## Start Data lines
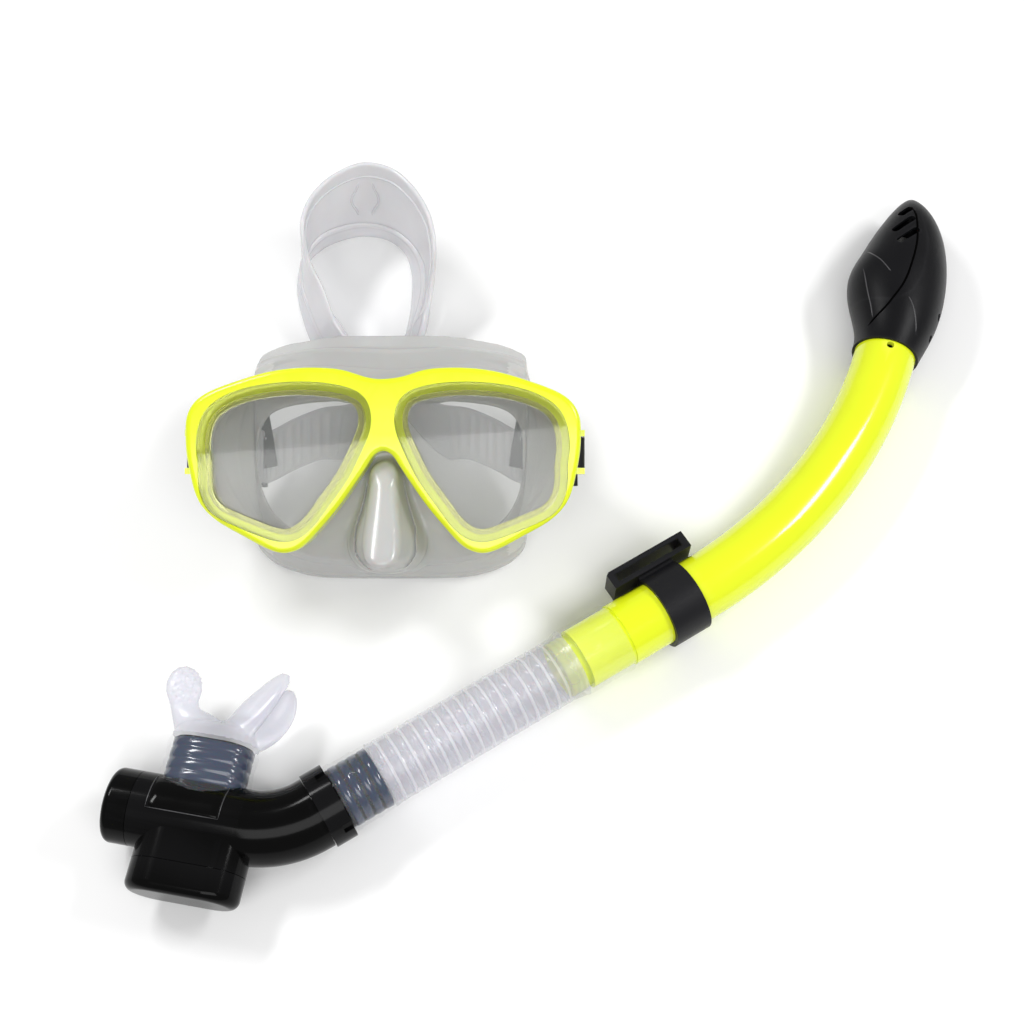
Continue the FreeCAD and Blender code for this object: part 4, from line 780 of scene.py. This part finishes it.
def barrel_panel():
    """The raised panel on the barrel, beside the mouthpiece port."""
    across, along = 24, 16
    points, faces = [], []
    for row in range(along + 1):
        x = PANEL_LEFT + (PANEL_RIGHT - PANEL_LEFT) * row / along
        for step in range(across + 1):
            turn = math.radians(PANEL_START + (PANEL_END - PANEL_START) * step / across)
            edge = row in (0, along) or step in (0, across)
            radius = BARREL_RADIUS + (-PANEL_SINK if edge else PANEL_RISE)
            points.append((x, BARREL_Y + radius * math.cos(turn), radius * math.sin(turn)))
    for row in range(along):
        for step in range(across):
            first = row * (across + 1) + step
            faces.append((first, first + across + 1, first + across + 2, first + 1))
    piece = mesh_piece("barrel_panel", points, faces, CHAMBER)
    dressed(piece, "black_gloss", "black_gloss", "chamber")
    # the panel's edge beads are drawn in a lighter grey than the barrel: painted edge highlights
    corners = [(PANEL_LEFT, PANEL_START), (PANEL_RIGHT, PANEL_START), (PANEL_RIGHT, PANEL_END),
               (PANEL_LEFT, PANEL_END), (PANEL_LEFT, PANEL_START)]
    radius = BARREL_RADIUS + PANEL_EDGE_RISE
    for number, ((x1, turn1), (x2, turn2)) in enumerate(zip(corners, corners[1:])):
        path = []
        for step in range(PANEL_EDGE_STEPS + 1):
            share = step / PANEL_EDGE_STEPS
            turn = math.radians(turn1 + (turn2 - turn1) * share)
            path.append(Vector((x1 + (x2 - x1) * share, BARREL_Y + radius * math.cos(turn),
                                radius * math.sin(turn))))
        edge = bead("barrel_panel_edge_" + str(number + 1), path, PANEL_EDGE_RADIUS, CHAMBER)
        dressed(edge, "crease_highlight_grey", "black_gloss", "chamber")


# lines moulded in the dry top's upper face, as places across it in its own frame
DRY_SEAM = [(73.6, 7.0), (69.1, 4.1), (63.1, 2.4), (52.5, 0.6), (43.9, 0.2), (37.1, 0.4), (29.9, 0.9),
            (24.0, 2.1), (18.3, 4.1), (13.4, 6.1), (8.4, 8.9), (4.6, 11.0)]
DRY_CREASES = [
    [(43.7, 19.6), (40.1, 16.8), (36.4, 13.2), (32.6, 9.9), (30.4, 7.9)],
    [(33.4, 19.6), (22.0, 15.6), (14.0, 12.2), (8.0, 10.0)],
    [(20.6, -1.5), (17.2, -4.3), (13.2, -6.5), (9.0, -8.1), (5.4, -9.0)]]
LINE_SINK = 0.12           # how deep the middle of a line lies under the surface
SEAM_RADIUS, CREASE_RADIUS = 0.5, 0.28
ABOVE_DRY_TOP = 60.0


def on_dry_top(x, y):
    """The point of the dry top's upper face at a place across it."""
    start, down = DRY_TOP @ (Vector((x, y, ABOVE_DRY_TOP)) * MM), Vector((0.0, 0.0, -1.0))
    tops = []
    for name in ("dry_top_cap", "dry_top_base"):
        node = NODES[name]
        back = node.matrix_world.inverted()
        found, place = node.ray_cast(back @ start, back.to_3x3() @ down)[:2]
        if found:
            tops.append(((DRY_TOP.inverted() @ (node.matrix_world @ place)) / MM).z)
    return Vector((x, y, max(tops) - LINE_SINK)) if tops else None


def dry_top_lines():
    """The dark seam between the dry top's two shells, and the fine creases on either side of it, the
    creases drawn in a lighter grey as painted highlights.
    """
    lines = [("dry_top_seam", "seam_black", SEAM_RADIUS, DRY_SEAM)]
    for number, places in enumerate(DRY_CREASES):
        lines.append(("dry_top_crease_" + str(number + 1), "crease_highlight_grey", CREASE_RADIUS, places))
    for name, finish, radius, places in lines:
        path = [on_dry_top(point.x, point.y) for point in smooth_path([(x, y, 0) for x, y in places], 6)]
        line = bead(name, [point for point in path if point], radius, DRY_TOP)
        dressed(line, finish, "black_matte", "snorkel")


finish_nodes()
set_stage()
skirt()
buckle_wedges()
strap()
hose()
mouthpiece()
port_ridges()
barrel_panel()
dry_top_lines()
## End Data lines
#### What you should do
Every line above should be written out again exactly as it stands.

#### Result of the exercise
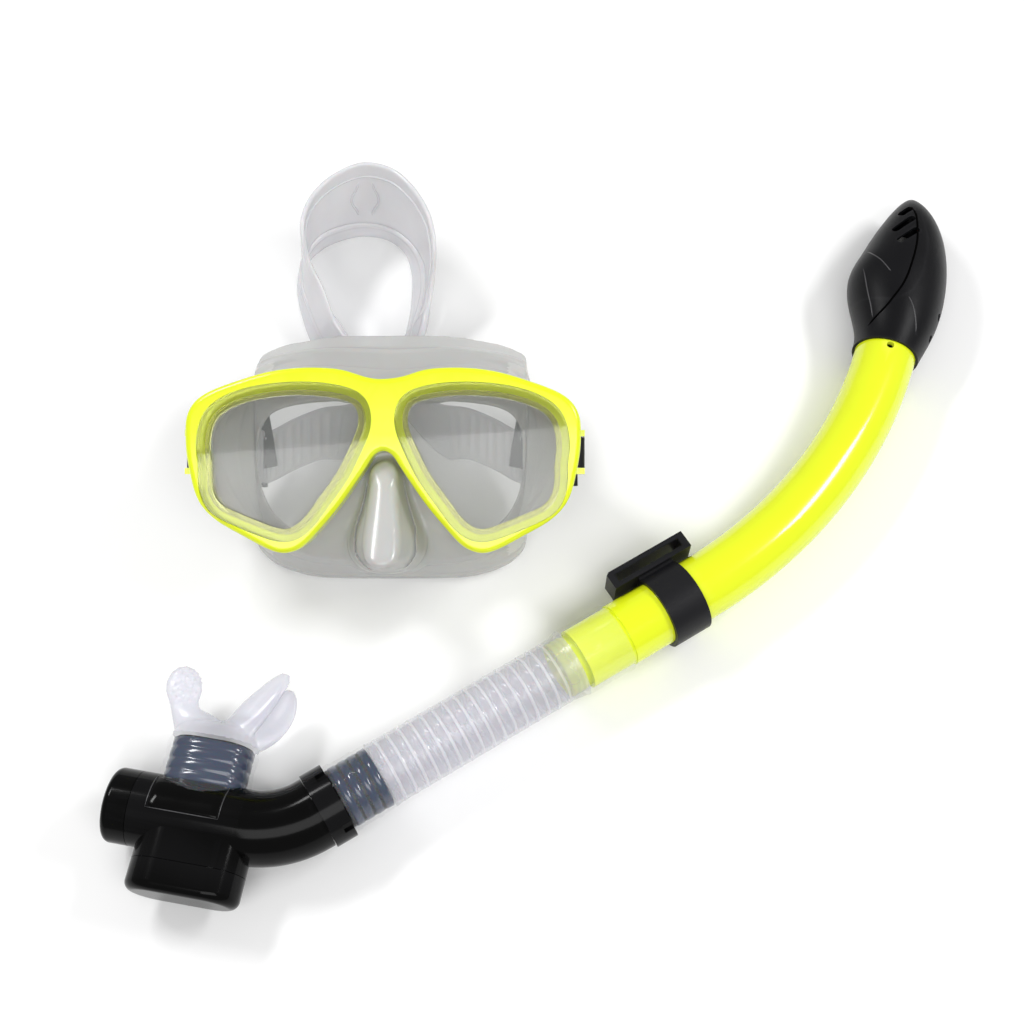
Continue the FreeCAD and Blender code for this object: part 4, from line 780 of scene.py. This part finishes it.
def barrel_panel():
    """The raised panel on the barrel, beside the mouthpiece port."""
    across, along = 24, 16
    points, faces = [], []
    for row in range(along + 1):
        x = PANEL_LEFT + (PANEL_RIGHT - PANEL_LEFT) * row / along
        for step in range(across + 1):
            turn = math.radians(PANEL_START + (PANEL_END - PANEL_START) * step / across)
            edge = row in (0, along) or step in (0, across)
            radius = BARREL_RADIUS + (-PANEL_SINK if edge else PANEL_RISE)
            points.append((x, BARREL_Y + radius * math.cos(turn), radius * math.sin(turn)))
    for row in range(along):
        for step in range(across):
            first = row * (across + 1) + step
            faces.append((first, first + across + 1, first + across + 2, first + 1))
    piece = mesh_piece("barrel_panel", points, faces, CHAMBER)
    dressed(piece, "black_gloss", "black_gloss", "chamber")
    # the panel's edge beads are drawn in a lighter grey than the barrel: painted edge highlights
    corners = [(PANEL_LEFT, PANEL_START), (PANEL_RIGHT, PANEL_START), (PANEL_RIGHT, PANEL_END),
               (PANEL_LEFT, PANEL_END), (PANEL_LEFT, PANEL_START)]
    radius = BARREL_RADIUS + PANEL_EDGE_RISE
    for number, ((x1, turn1), (x2, turn2)) in enumerate(zip(corners, corners[1:])):
        path = []
        for step in range(PANEL_EDGE_STEPS + 1):
            share = step / PANEL_EDGE_STEPS
            turn = math.radians(turn1 + (turn2 - turn1) * share)
            path.append(Vector((x1 + (x2 - x1) * share, BARREL_Y + radius * math.cos(turn),
                                radius * math.sin(turn))))
        edge = bead("barrel_panel_edge_" + str(number + 1), path, PANEL_EDGE_RADIUS, CHAMBER)
        dressed(edge, "crease_highlight_grey", "black_gloss", "chamber")


# lines moulded in the dry top's upper face, as places across it in its own frame
DRY_SEAM = [(73.6, 7.0), (69.1, 4.1), (63.1, 2.4), (52.5, 0.6), (43.9, 0.2), (37.1, 0.4), (29.9, 0.9),
            (24.0, 2.1), (18.3, 4.1), (13.4, 6.1), (8.4, 8.9), (4.6, 11.0)]
DRY_CREASES = [
    [(43.7, 19.6), (40.1, 16.8), (36.4, 13.2), (32.6, 9.9), (30.4, 7.9)],
    [(33.4, 19.6), (22.0, 15.6), (14.0, 12.2), (8.0, 10.0)],
    [(20.6, -1.5), (17.2, -4.3), (13.2, -6.5), (9.0, -8.1), (5.4, -9.0)]]
LINE_SINK = 0.12           # how deep the middle of a line lies under the surface
SEAM_RADIUS, CREASE_RADIUS = 0.5, 0.28
ABOVE_DRY_TOP = 60.0


def on_dry_top(x, y):
    """The point of the dry top's upper face at a place across it."""
    start, down = DRY_TOP @ (Vector((x, y, ABOVE_DRY_TOP)) * MM), Vector((0.0, 0.0, -1.0))
    tops = []
    for name in ("dry_top_cap", "dry_top_base"):
        node = NODES[name]
        back = node.matrix_world.inverted()
        found, place = node.ray_cast(back @ start, back.to_3x3() @ down)[:2]
        if found:
            tops.append(((DRY_TOP.inverted() @ (node.matrix_world @ place)) / MM).z)
    return Vector((x, y, max(tops) - LINE_SINK)) if tops else None


def dry_top_lines():
    """The dark seam between the dry top's two shells, and the fine creases on either side of it, the
    creases drawn in a lighter grey as painted highlights.
    """
    lines = [("dry_top_seam", "seam_black", SEAM_RADIUS, DRY_SEAM)]
    for number, places in enumerate(DRY_CREASES):
        lines.append(("dry_top_crease_" + str(number + 1), "crease_highlight_grey", CREASE_RADIUS, places))
    for name, finish, radius, places in lines:
        path = [on_dry_top(point.x, point.y) for point in smooth_path([(x, y, 0) for x, y in places], 6)]
        line = bead(name, [point for point in path if point], radius, DRY_TOP)
        dressed(line, finish, "black_matte", "snorkel")


finish_nodes()
set_stage()
skirt()
buckle_wedges()
strap()
hose()
mouthpiece()
port_ridges()
barrel_panel()
dry_top_lines()